Life efficiency does not always increase with the dissipation rate
Marco Baiesi, Christian Maes

TL;DR
This paper challenges the assumption that higher entropy production always correlates with better life-supporting functions, highlighting the importance of non-dissipative and time-symmetric factors in biological systems.
Contribution
It demonstrates that life efficiency does not necessarily increase with dissipation rate, emphasizing the role of kinetic aspects in biological performance.
Findings
Biological processing can be impaired by increased dissipation.
Non-dissipative kinetic factors are crucial for optimal function.

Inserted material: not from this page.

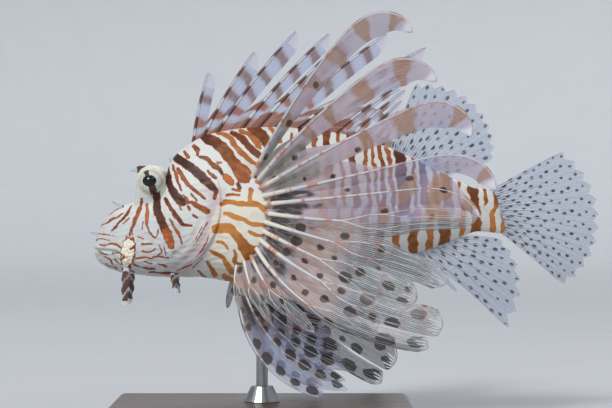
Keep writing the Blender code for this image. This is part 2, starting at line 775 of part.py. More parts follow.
def main():
    for obj in list(bpy.data.objects):
        bpy.data.objects.remove(obj, do_unlink=True)
    fish = new_collection("red lionfish")
    helpers = new_collection("cutters", helper=True)
    finishes = {key: material(*values) for key, values in FINISHES.items()}
    clearance = as_helper(body_object("body clearance", helpers, grow=ROOT_GAP))
    build_body(fish, helpers, finishes)
    fins = build_paired_fins(fish, finishes["fin"]) + build_middle_fins(fish, finishes)
    for obj in fins + build_flaps(fish, finishes["skin"]):
        cut(obj, clearance)
    build_stand(fish, clearance, finishes)


main()
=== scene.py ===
"""The looks of a life-size red lionfish on a plain display stand.

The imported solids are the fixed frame. Sizes here are in millimetres on the fish's own level, with the snout
towards -X and the left side towards -Y, as in the solids' source. MM and FISH_LEVEL take them to the frame.
Places of markings are as the camera sees the fish's left side, on the plane through its middle.
"""

import logging
import math
from collections.abc import Callable, Sequence
from dataclasses import dataclass, field
from enum import Enum
from typing import Any

import bmesh
import bpy
import numpy as np
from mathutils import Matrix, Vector

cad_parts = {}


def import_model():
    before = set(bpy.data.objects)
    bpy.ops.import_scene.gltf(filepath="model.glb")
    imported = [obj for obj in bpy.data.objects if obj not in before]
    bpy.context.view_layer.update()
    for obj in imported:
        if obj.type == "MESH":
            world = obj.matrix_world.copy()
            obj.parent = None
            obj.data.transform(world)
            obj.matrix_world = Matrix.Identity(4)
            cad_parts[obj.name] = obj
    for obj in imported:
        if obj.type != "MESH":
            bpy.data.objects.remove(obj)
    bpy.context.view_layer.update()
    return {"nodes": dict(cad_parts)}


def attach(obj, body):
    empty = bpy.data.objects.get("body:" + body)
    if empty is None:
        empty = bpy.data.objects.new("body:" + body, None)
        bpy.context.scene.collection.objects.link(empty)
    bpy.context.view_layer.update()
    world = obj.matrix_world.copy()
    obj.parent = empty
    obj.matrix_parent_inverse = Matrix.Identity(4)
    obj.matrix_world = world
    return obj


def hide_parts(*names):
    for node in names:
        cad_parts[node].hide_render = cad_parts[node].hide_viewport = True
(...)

The relation between dissipation and time-reversal breaking is used quantitatively.
Abstract
There does not exist a general positive correlation between important life-supporting properties and the entropy production rate. The simple reason is that nondissipative and time-symmetric kinetic aspects are also relevant for establishing optimal functioning. In fact those aspects are even crucial in the nonlinear regimes around equilibrium where we find biological processing on mesoscopic scales. We make these claims specific via examples of molecular motors, of circadian cycles and of sensory adaptation, whose performance in some regimes is indeed spoiled by increasing the dissipated power. We use the relation between dissipation and the amount of time-reversal breaking to keep the discussion quantitative also in effective models where the physical entropy production is not clearly identifiable.